*Supplied data*:
────────

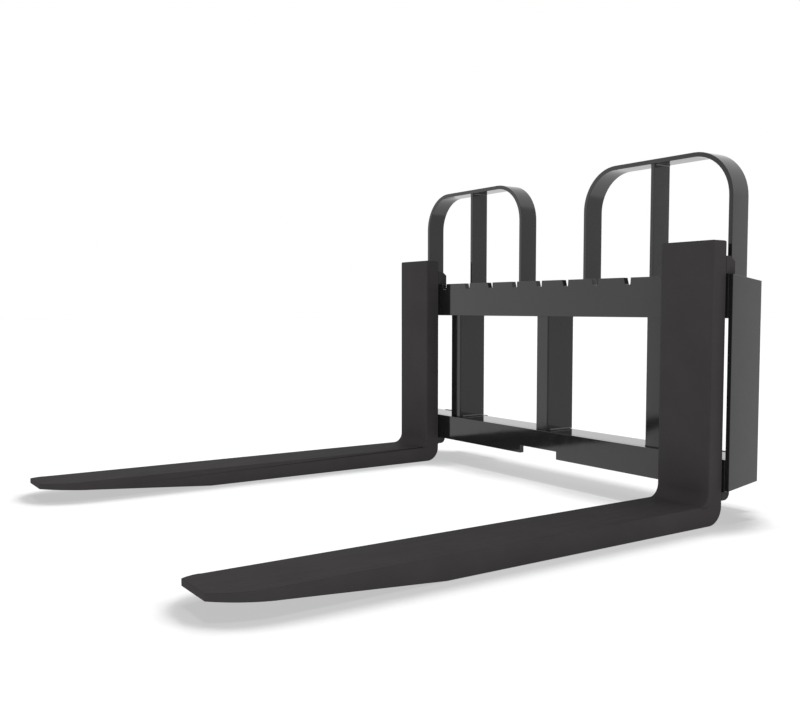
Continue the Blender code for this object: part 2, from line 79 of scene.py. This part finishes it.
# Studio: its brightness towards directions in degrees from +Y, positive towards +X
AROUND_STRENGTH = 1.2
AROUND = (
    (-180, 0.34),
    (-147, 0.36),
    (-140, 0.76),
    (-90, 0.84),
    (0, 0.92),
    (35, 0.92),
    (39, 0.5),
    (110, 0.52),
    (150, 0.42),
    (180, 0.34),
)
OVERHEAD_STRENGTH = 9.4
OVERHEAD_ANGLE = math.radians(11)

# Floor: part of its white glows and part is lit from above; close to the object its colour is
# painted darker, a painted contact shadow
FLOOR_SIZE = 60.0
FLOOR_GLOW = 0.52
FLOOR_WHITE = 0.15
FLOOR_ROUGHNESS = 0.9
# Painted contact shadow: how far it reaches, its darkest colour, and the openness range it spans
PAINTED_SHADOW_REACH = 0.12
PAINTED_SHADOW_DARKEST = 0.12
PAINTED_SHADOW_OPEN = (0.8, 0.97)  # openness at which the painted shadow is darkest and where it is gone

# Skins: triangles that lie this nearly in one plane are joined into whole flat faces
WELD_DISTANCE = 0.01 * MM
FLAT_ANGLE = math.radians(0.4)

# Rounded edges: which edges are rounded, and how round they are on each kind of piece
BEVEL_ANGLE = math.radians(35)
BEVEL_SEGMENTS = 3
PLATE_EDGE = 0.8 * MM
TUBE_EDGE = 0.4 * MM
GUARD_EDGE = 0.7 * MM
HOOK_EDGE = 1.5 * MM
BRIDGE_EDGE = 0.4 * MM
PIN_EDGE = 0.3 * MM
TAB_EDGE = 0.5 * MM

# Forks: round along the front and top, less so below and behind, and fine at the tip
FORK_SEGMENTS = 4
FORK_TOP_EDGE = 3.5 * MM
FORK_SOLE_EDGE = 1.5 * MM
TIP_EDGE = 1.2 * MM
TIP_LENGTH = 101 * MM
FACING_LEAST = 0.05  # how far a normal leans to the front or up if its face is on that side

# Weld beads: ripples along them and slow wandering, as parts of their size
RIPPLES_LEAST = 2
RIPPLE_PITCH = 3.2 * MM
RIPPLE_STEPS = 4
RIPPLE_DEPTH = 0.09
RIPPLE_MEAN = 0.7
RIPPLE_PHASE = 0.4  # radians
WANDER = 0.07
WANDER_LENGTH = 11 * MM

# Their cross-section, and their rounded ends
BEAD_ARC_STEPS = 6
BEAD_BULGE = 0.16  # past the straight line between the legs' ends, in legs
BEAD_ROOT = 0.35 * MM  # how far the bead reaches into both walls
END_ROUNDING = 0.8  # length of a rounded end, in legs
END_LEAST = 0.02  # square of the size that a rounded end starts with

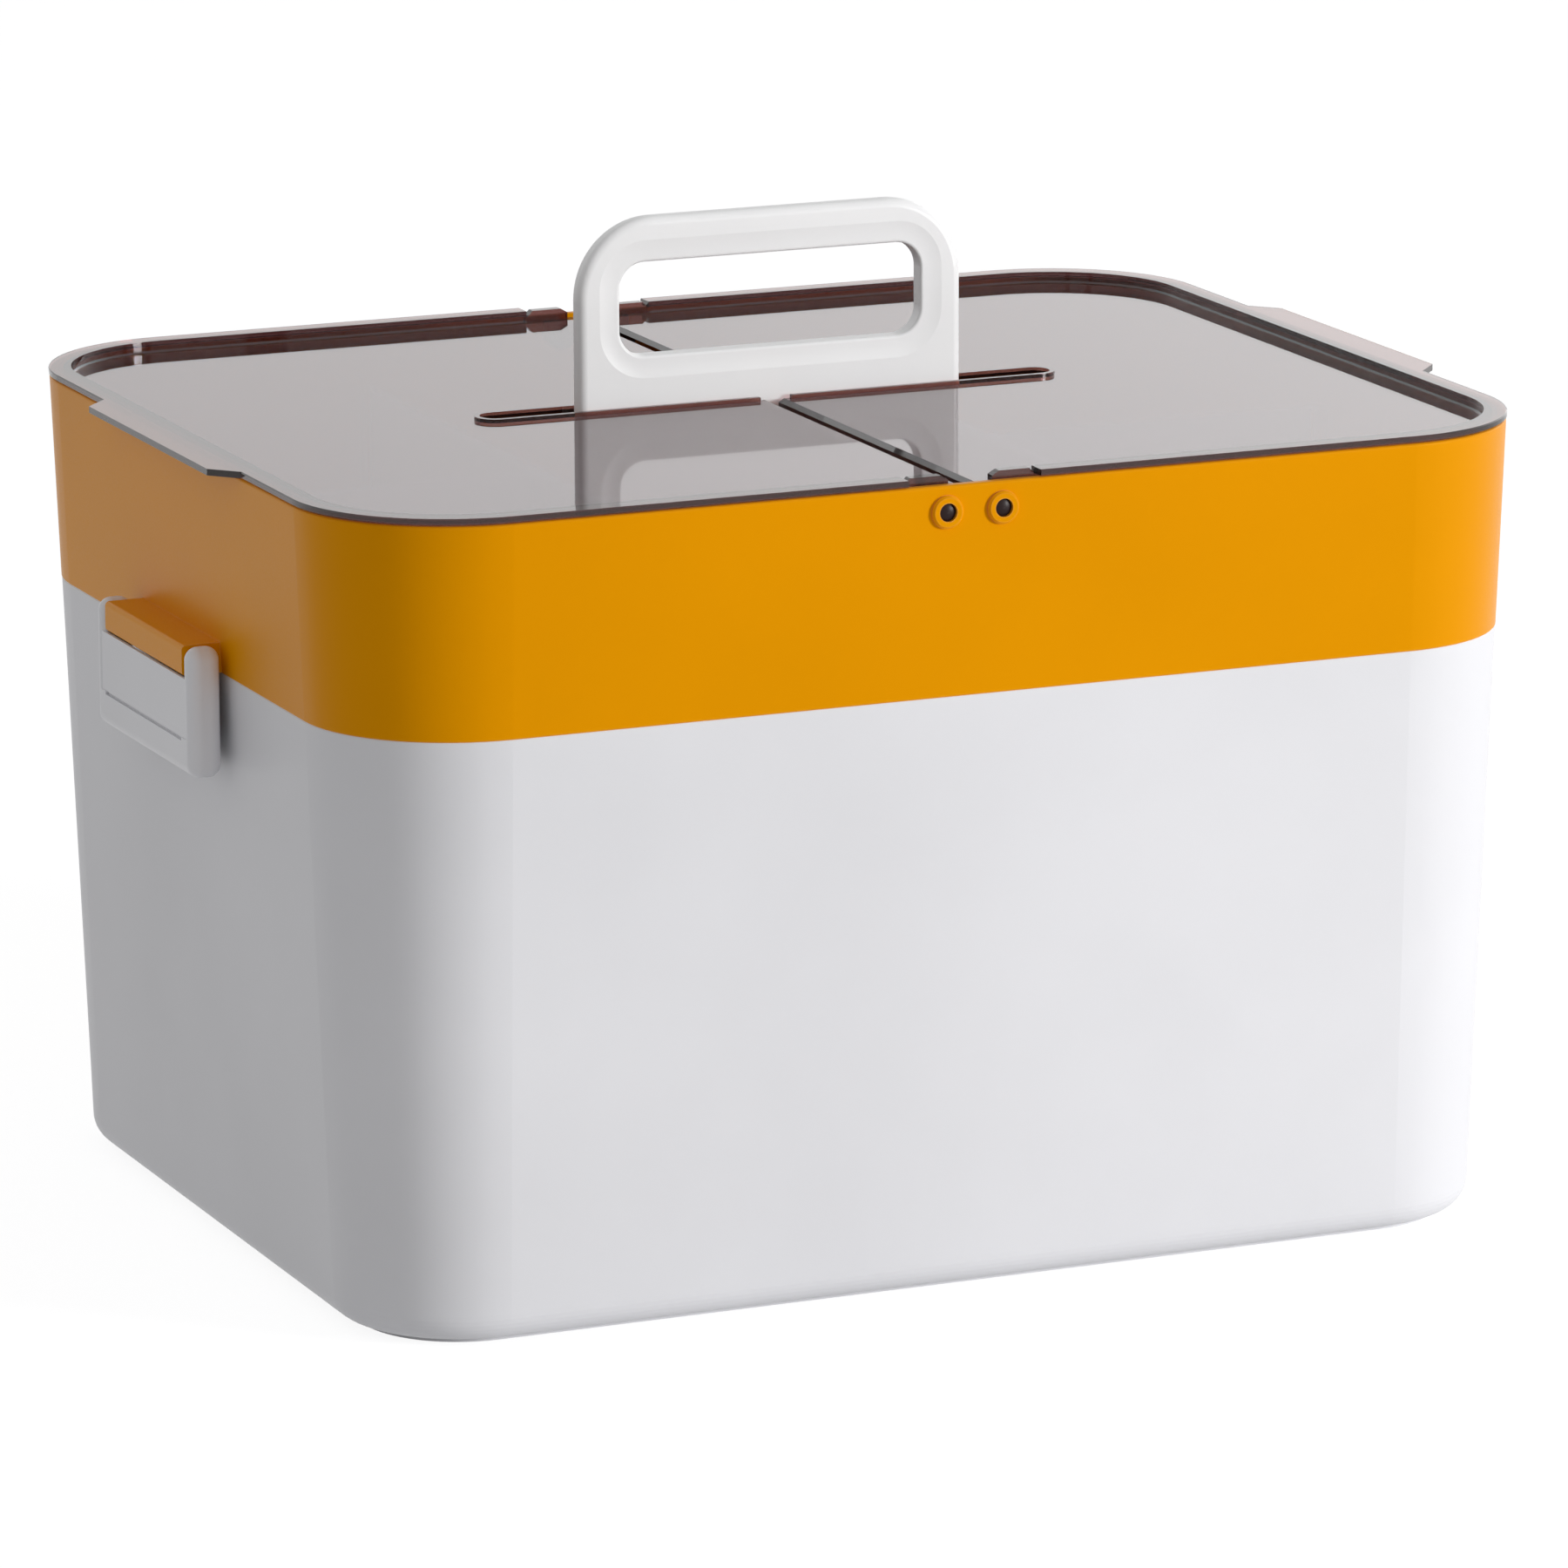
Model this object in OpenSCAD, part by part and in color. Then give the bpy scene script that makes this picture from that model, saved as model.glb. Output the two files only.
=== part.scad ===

────────

*Set problem*: Please print exactly what appears from the first line of the data through the line with "WANDER_LENGTH = 11 * MM", including both of those lines and nothing past them.

*Solution to this task*:
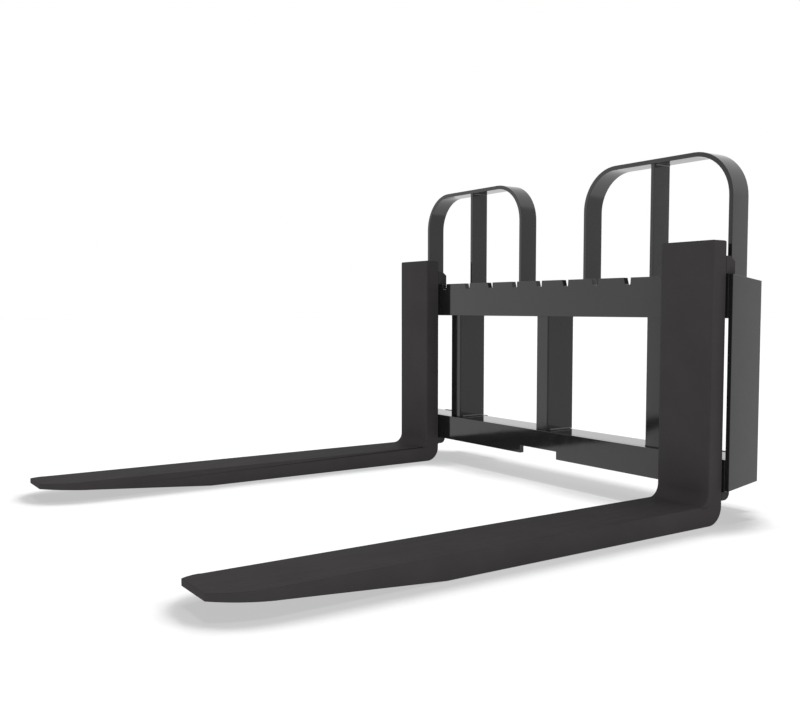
Continue the Blender code for this object: part 2, from line 79 of scene.py. This part finishes it.
# Studio: its brightness towards directions in degrees from +Y, positive towards +X
AROUND_STRENGTH = 1.2
AROUND = (
    (-180, 0.34),
    (-147, 0.36),
    (-140, 0.76),
    (-90, 0.84),
    (0, 0.92),
    (35, 0.92),
    (39, 0.5),
    (110, 0.52),
    (150, 0.42),
    (180, 0.34),
)
OVERHEAD_STRENGTH = 9.4
OVERHEAD_ANGLE = math.radians(11)

# Floor: part of its white glows and part is lit from above; close to the object its colour is
# painted darker, a painted contact shadow
FLOOR_SIZE = 60.0
FLOOR_GLOW = 0.52
FLOOR_WHITE = 0.15
FLOOR_ROUGHNESS = 0.9
# Painted contact shadow: how far it reaches, its darkest colour, and the openness range it spans
PAINTED_SHADOW_REACH = 0.12
PAINTED_SHADOW_DARKEST = 0.12
PAINTED_SHADOW_OPEN = (0.8, 0.97)  # openness at which the painted shadow is darkest and where it is gone

# Skins: triangles that lie this nearly in one plane are joined into whole flat faces
WELD_DISTANCE = 0.01 * MM
FLAT_ANGLE = math.radians(0.4)

# Rounded edges: which edges are rounded, and how round they are on each kind of piece
BEVEL_ANGLE = math.radians(35)
BEVEL_SEGMENTS = 3
PLATE_EDGE = 0.8 * MM
TUBE_EDGE = 0.4 * MM
GUARD_EDGE = 0.7 * MM
HOOK_EDGE = 1.5 * MM
BRIDGE_EDGE = 0.4 * MM
PIN_EDGE = 0.3 * MM
TAB_EDGE = 0.5 * MM

# Forks: round along the front and top, less so below and behind, and fine at the tip
FORK_SEGMENTS = 4
FORK_TOP_EDGE = 3.5 * MM
FORK_SOLE_EDGE = 1.5 * MM
TIP_EDGE = 1.2 * MM
TIP_LENGTH = 101 * MM
FACING_LEAST = 0.05  # how far a normal leans to the front or up if its face is on that side

# Weld beads: ripples along them and slow wandering, as parts of their size
RIPPLES_LEAST = 2
RIPPLE_PITCH = 3.2 * MM
RIPPLE_STEPS = 4
RIPPLE_DEPTH = 0.09
RIPPLE_MEAN = 0.7
RIPPLE_PHASE = 0.4  # radians
WANDER = 0.07
WANDER_LENGTH = 11 * MM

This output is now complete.